-- START --

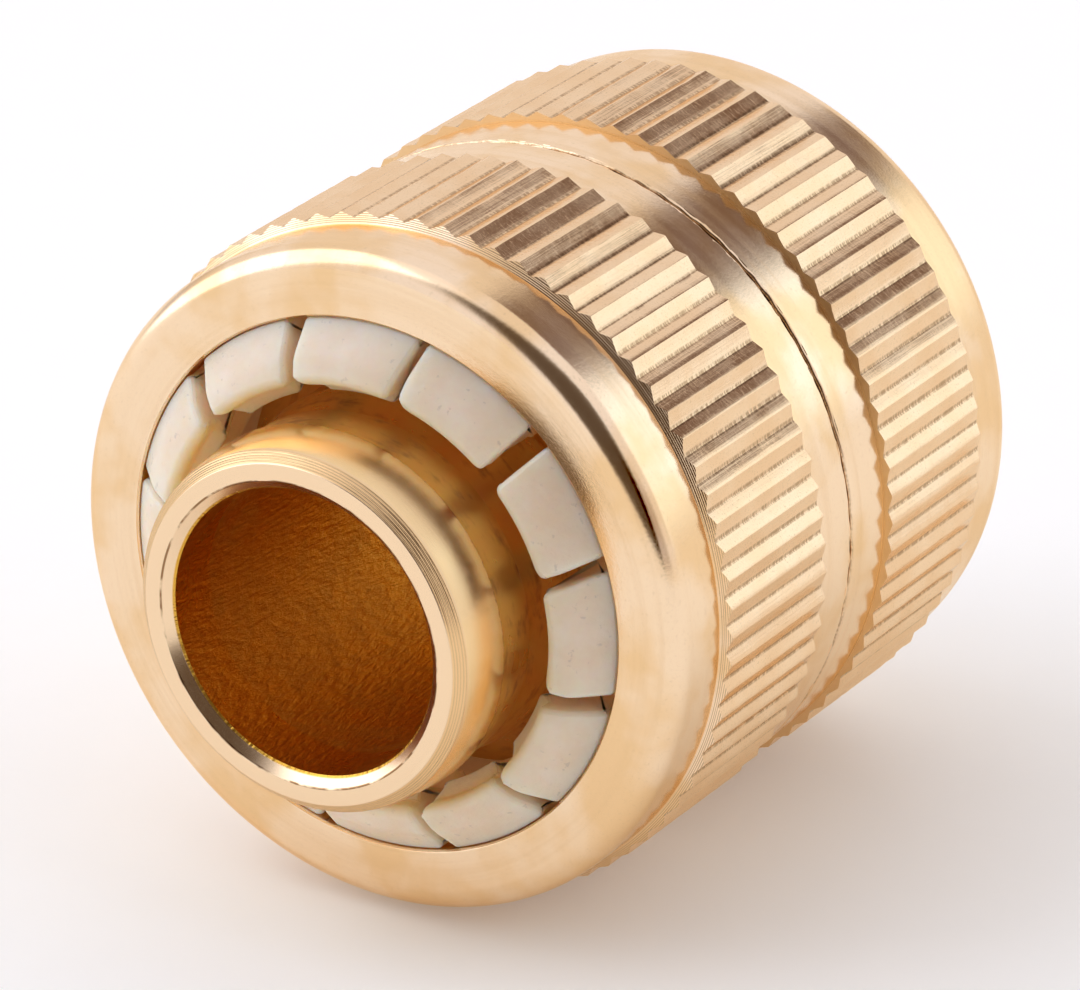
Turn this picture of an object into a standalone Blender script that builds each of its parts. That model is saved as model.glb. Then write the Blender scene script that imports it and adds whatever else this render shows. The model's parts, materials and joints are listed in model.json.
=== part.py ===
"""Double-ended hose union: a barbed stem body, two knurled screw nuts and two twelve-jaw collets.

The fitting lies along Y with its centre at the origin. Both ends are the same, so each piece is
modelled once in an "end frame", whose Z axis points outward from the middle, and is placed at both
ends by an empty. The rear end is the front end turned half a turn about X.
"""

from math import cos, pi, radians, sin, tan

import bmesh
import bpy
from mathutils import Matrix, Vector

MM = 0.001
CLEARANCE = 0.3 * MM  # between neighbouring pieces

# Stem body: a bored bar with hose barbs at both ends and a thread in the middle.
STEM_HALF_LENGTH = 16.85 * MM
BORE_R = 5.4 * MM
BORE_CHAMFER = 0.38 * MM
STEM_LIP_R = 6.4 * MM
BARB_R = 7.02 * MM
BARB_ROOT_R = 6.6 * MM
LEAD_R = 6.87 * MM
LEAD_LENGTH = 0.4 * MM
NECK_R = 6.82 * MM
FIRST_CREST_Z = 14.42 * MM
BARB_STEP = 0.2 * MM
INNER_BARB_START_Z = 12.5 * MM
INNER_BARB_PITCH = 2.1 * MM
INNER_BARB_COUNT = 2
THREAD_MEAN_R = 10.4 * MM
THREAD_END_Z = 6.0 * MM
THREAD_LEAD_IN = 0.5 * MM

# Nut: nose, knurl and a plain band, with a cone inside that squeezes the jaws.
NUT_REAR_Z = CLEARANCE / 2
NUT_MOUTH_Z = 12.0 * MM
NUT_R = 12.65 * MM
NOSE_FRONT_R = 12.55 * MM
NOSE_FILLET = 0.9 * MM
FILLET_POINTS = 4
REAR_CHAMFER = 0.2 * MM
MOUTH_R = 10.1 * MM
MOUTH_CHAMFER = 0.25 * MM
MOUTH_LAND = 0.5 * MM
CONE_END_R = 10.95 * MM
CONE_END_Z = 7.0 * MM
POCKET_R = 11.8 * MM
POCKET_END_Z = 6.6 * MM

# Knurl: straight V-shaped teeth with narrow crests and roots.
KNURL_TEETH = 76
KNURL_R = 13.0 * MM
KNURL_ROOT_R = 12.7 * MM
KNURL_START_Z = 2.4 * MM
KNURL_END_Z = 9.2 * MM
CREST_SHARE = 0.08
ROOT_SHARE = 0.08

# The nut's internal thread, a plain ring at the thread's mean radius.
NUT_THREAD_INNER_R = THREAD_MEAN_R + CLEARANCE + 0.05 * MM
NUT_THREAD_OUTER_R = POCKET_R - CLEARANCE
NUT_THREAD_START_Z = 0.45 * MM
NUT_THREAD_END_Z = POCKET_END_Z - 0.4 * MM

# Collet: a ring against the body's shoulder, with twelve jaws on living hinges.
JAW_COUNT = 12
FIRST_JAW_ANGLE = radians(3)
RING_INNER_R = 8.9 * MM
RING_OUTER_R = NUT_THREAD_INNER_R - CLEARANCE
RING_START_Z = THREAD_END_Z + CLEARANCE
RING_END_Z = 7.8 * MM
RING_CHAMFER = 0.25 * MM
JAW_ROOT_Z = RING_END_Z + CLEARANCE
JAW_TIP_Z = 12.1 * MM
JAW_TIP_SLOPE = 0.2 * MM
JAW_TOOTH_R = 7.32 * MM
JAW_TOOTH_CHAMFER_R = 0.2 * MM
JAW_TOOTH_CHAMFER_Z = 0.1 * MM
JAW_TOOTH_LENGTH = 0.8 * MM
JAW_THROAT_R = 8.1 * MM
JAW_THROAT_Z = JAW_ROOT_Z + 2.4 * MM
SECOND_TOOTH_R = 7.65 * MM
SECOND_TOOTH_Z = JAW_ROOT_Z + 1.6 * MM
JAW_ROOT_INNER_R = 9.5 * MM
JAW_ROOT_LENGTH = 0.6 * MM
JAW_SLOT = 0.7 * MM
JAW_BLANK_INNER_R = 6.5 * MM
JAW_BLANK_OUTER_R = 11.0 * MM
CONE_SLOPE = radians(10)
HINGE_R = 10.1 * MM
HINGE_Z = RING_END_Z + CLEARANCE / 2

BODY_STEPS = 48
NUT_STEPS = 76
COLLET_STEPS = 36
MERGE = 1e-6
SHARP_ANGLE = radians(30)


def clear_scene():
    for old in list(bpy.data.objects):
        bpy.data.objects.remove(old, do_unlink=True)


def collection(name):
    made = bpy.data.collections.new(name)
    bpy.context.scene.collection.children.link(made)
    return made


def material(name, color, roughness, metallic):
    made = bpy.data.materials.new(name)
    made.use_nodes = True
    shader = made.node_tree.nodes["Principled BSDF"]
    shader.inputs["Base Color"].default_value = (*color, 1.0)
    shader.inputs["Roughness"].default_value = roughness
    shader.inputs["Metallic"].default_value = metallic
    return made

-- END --

=== EXERCISE TASK ===
Extract all of the material exactly as it is written.

=== FINISHED EXERCISE ===
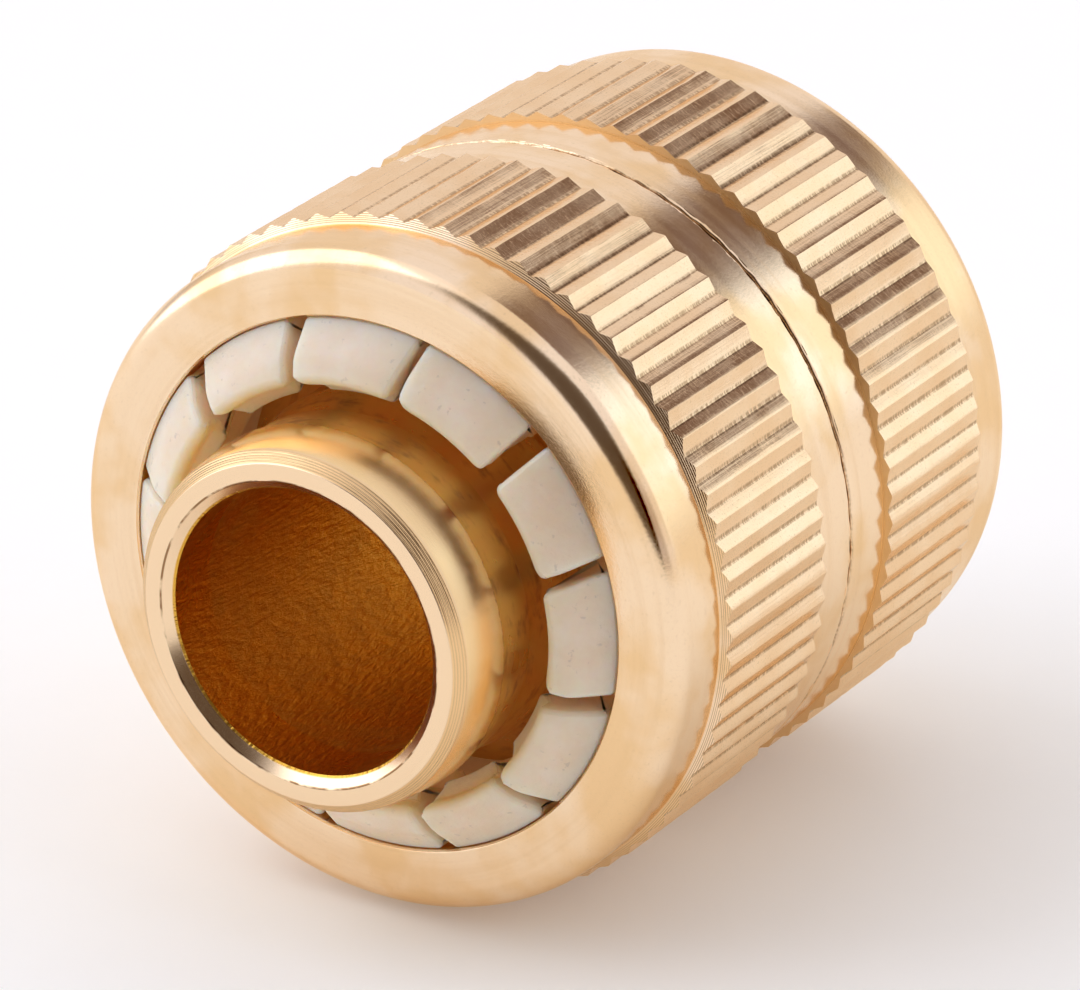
Turn this picture of an object into a standalone Blender script that builds each of its parts. That model is saved as model.glb. Then write the Blender scene script that imports it and adds whatever else this render shows. The model's parts, materials and joints are listed in model.json.
=== part.py ===
"""Double-ended hose union: a barbed stem body, two knurled screw nuts and two twelve-jaw collets.

The fitting lies along Y with its centre at the origin. Both ends are the same, so each piece is
modelled once in an "end frame", whose Z axis points outward from the middle, and is placed at both
ends by an empty. The rear end is the front end turned half a turn about X.
"""

from math import cos, pi, radians, sin, tan

import bmesh
import bpy
from mathutils import Matrix, Vector

MM = 0.001
CLEARANCE = 0.3 * MM  # between neighbouring pieces

# Stem body: a bored bar with hose barbs at both ends and a thread in the middle.
STEM_HALF_LENGTH = 16.85 * MM
BORE_R = 5.4 * MM
BORE_CHAMFER = 0.38 * MM
STEM_LIP_R = 6.4 * MM
BARB_R = 7.02 * MM
BARB_ROOT_R = 6.6 * MM
LEAD_R = 6.87 * MM
LEAD_LENGTH = 0.4 * MM
NECK_R = 6.82 * MM
FIRST_CREST_Z = 14.42 * MM
BARB_STEP = 0.2 * MM
INNER_BARB_START_Z = 12.5 * MM
INNER_BARB_PITCH = 2.1 * MM
INNER_BARB_COUNT = 2
THREAD_MEAN_R = 10.4 * MM
THREAD_END_Z = 6.0 * MM
THREAD_LEAD_IN = 0.5 * MM

# Nut: nose, knurl and a plain band, with a cone inside that squeezes the jaws.
NUT_REAR_Z = CLEARANCE / 2
NUT_MOUTH_Z = 12.0 * MM
NUT_R = 12.65 * MM
NOSE_FRONT_R = 12.55 * MM
NOSE_FILLET = 0.9 * MM
FILLET_POINTS = 4
REAR_CHAMFER = 0.2 * MM
MOUTH_R = 10.1 * MM
MOUTH_CHAMFER = 0.25 * MM
MOUTH_LAND = 0.5 * MM
CONE_END_R = 10.95 * MM
CONE_END_Z = 7.0 * MM
POCKET_R = 11.8 * MM
POCKET_END_Z = 6.6 * MM

# Knurl: straight V-shaped teeth with narrow crests and roots.
KNURL_TEETH = 76
KNURL_R = 13.0 * MM
KNURL_ROOT_R = 12.7 * MM
KNURL_START_Z = 2.4 * MM
KNURL_END_Z = 9.2 * MM
CREST_SHARE = 0.08
ROOT_SHARE = 0.08

# The nut's internal thread, a plain ring at the thread's mean radius.
NUT_THREAD_INNER_R = THREAD_MEAN_R + CLEARANCE + 0.05 * MM
NUT_THREAD_OUTER_R = POCKET_R - CLEARANCE
NUT_THREAD_START_Z = 0.45 * MM
NUT_THREAD_END_Z = POCKET_END_Z - 0.4 * MM

# Collet: a ring against the body's shoulder, with twelve jaws on living hinges.
JAW_COUNT = 12
FIRST_JAW_ANGLE = radians(3)
RING_INNER_R = 8.9 * MM
RING_OUTER_R = NUT_THREAD_INNER_R - CLEARANCE
RING_START_Z = THREAD_END_Z + CLEARANCE
RING_END_Z = 7.8 * MM
RING_CHAMFER = 0.25 * MM
JAW_ROOT_Z = RING_END_Z + CLEARANCE
JAW_TIP_Z = 12.1 * MM
JAW_TIP_SLOPE = 0.2 * MM
JAW_TOOTH_R = 7.32 * MM
JAW_TOOTH_CHAMFER_R = 0.2 * MM
JAW_TOOTH_CHAMFER_Z = 0.1 * MM
JAW_TOOTH_LENGTH = 0.8 * MM
JAW_THROAT_R = 8.1 * MM
JAW_THROAT_Z = JAW_ROOT_Z + 2.4 * MM
SECOND_TOOTH_R = 7.65 * MM
SECOND_TOOTH_Z = JAW_ROOT_Z + 1.6 * MM
JAW_ROOT_INNER_R = 9.5 * MM
JAW_ROOT_LENGTH = 0.6 * MM
JAW_SLOT = 0.7 * MM
JAW_BLANK_INNER_R = 6.5 * MM
JAW_BLANK_OUTER_R = 11.0 * MM
CONE_SLOPE = radians(10)
HINGE_R = 10.1 * MM
HINGE_Z = RING_END_Z + CLEARANCE / 2

BODY_STEPS = 48
NUT_STEPS = 76
COLLET_STEPS = 36
MERGE = 1e-6
SHARP_ANGLE = radians(30)


def clear_scene():
    for old in list(bpy.data.objects):
        bpy.data.objects.remove(old, do_unlink=True)


def collection(name):
    made = bpy.data.collections.new(name)
    bpy.context.scene.collection.children.link(made)
    return made


def material(name, color, roughness, metallic):
    made = bpy.data.materials.new(name)
    made.use_nodes = True
    shader = made.node_tree.nodes["Principled BSDF"]
    shader.inputs["Base Color"].default_value = (*color, 1.0)
    shader.inputs["Roughness"].default_value = roughness
    shader.inputs["Metallic"].default_value = metallic
    return made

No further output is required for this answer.